Silverstein, Abe (1908–2001)
Abe Silverstein was a leading figure in twentieth-century aerospace engineering and director of the Lewis Research Center (now the Glenn Research Center) from 1961 to 1969. Silverstein earned a B.S. in mechanical engineering (1929) and an M.E. (1934) from Rose Polytechnic Institute, and later received an honorary doctorate from Case Institute of Technology. He began his career with NASA's predecessor, NACA (the National Advisory Committee for Aeronautics), at its Langley Research Center in 1929. In 1943, he transferred to Lewis, where he carried out pioneering research on large-scale ramjet engines. After World War II, Silverstein conceived, designed, and built the first supersonic propulsion wind tunnel in the United States. The 10-foot by 10-foot Supersonic Wind Tunnel is still operational at Glenn.

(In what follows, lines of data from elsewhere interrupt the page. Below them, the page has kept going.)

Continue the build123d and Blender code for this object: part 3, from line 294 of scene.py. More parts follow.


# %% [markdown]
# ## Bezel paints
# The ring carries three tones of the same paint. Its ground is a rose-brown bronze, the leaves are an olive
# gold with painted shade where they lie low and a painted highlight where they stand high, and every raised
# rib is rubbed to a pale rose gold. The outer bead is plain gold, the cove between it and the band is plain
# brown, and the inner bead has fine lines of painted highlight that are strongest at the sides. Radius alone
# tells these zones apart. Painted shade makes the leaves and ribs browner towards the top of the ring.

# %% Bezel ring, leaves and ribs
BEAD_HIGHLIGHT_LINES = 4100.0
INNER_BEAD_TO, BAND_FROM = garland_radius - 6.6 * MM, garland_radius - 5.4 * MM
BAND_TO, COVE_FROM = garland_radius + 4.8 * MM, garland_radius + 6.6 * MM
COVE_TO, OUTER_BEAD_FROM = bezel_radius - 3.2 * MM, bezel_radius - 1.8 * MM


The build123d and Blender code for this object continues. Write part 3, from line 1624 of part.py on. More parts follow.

In 1958, Silverstein moved to NACA Headquarters in Washington, D.C., where he helped create and then direct efforts leading to the Mercury spaceflights. He later named and laid the groundwork for the Apollo missions that put the first man on the Moon. When he returned to Cleveland to become Director of NASA Lewis, Silverstein was a driving force behind the creation of the Centaur launch vehicle, particularly the hydrogen-oxygen upper stage propulsion system. He retired from NASA in 1970 to take a position with Republic Steel. In 1997, he was awarded the Guggenheim Medal for his "technical contributions and visionary leadership in advancing technology of aircraft and propulsion performance, and foresight in establishing the Mercury and Gemini manned space flight activities."
1. Dawson, Virginia P. Engines and Innovation: Lewis Laboratory and American propulsion technology. Washinton, D.C.: NASA SP-4306 (1991).